- PROBLEM STATEMENT
Check every line below for the string "three", and copy the lines that contain it.

- TASK DATA
################
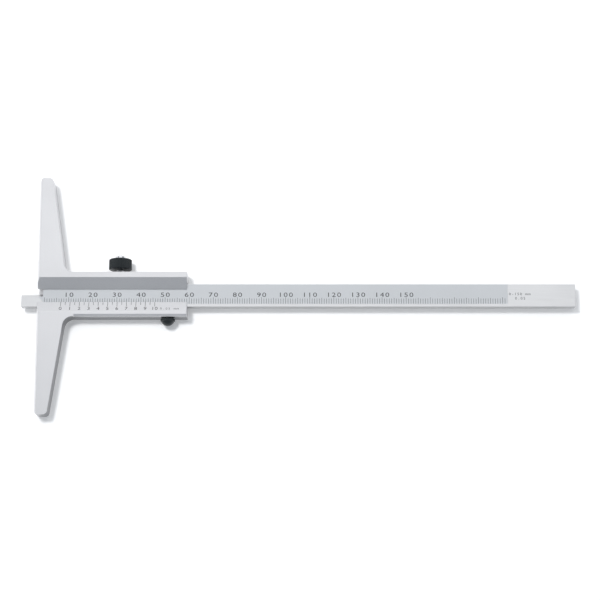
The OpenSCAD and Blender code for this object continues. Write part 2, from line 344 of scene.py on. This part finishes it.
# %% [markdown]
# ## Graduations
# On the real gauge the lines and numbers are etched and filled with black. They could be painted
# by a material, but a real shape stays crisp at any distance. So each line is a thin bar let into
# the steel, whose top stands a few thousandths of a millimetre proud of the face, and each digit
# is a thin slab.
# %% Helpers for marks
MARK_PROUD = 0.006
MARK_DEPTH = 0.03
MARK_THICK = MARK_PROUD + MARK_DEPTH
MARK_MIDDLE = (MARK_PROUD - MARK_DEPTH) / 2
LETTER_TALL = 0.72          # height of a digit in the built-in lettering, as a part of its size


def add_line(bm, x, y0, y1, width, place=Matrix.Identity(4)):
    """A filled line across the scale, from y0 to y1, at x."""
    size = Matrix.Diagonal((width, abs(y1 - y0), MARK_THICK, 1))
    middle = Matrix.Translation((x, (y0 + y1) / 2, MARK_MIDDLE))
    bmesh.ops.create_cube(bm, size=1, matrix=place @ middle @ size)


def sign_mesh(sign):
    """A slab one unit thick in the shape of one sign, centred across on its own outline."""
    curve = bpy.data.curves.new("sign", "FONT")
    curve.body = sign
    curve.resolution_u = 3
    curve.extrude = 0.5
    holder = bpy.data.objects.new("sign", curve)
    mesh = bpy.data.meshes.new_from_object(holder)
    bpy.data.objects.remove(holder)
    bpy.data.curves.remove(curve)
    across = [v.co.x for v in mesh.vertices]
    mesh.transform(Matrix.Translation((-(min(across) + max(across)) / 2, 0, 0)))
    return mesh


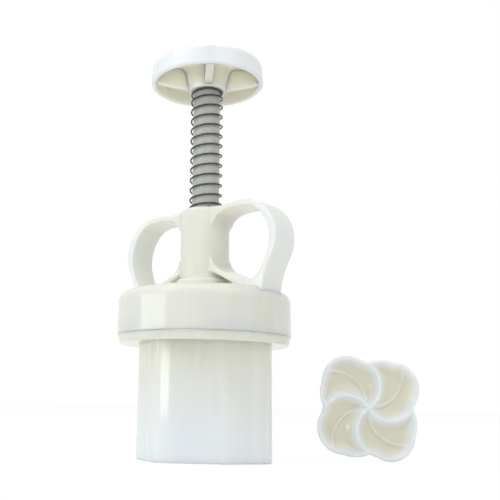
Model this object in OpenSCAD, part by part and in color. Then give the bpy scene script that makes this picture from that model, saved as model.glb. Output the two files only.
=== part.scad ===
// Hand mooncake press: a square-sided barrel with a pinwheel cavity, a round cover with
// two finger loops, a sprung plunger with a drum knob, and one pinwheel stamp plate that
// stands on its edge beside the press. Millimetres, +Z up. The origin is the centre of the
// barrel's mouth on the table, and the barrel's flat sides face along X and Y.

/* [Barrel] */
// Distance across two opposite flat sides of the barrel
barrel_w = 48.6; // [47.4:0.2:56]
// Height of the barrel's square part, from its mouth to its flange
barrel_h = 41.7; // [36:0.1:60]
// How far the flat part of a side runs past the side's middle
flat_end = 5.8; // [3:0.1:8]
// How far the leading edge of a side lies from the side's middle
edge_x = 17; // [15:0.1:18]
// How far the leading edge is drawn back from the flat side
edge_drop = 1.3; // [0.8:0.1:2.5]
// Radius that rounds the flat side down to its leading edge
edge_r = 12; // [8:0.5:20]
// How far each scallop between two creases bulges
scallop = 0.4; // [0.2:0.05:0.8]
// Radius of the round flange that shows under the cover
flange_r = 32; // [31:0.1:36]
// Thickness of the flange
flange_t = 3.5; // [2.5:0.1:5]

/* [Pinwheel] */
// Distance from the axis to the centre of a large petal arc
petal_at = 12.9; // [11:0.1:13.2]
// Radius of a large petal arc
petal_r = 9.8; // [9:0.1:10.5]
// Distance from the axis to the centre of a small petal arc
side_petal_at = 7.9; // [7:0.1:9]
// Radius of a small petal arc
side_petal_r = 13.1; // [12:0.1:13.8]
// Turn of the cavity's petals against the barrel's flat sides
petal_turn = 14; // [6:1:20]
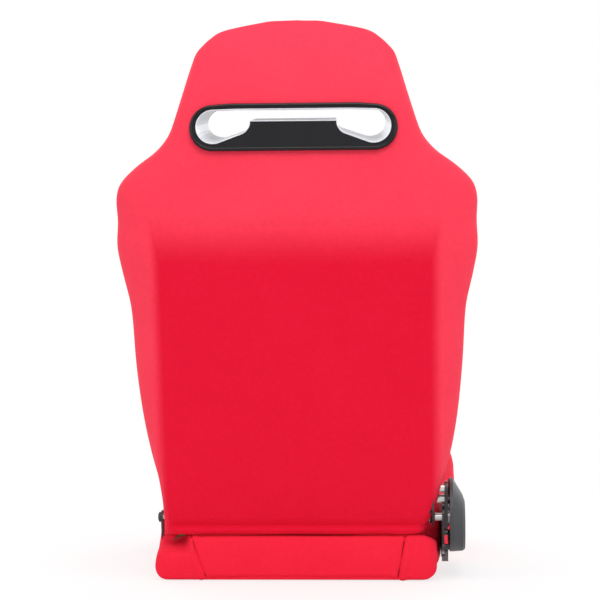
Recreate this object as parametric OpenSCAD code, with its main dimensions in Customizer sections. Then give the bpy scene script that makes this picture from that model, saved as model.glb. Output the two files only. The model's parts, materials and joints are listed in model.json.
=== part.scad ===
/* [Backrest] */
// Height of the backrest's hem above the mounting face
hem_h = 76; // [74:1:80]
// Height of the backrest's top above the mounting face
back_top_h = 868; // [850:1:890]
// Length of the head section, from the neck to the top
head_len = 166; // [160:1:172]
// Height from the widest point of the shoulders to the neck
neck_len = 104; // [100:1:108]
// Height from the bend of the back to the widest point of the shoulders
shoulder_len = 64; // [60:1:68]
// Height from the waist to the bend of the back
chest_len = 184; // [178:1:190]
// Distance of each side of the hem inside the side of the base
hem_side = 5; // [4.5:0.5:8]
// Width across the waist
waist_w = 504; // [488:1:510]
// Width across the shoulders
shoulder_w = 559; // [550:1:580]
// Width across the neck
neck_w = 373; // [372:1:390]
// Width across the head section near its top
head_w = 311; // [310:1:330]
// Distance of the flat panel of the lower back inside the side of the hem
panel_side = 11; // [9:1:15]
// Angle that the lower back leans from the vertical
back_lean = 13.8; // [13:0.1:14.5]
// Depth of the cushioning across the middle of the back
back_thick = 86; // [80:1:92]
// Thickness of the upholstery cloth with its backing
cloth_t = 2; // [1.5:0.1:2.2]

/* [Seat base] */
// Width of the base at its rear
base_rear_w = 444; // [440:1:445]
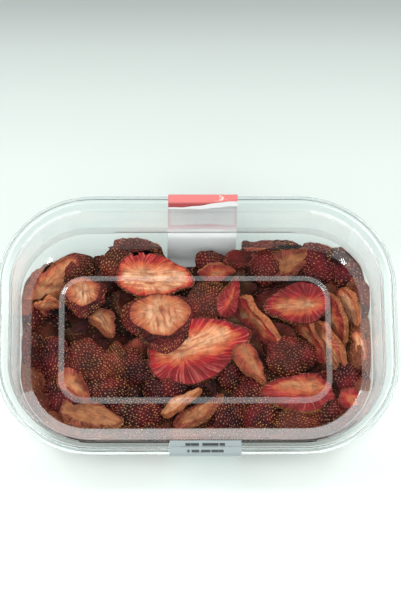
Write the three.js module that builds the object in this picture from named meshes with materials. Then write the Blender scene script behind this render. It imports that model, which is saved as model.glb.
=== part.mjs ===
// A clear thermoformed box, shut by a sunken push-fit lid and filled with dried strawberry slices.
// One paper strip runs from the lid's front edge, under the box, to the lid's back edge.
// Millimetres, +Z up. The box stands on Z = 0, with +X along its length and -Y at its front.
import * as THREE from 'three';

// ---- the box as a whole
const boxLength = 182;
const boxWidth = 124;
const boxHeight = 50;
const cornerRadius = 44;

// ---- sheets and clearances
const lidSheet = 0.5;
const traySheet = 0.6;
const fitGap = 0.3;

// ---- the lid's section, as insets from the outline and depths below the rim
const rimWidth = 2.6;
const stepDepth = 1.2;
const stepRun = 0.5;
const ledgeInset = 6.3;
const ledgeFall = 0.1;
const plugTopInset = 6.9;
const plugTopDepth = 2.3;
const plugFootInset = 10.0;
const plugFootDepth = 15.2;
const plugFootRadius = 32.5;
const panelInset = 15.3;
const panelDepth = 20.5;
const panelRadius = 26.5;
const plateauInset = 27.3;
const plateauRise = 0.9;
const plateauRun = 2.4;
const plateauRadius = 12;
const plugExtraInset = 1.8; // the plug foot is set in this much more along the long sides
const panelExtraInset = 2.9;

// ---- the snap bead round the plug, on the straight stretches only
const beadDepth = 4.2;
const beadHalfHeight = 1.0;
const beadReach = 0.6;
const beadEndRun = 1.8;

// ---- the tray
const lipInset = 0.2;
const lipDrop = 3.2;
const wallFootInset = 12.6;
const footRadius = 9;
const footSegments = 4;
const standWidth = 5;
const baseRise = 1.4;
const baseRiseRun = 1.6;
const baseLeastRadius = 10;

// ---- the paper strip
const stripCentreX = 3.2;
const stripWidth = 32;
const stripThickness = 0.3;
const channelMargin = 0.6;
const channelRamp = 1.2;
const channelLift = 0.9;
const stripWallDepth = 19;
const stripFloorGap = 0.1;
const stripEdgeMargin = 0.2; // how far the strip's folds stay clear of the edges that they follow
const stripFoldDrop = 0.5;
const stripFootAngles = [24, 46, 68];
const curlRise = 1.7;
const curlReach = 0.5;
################
- SOLVED EXERCISE
Write the three.js module that builds the object in this picture from named meshes with materials. Then write the Blender scene script behind this render. It imports that model, which is saved as model.glb.
import * as THREE from 'three';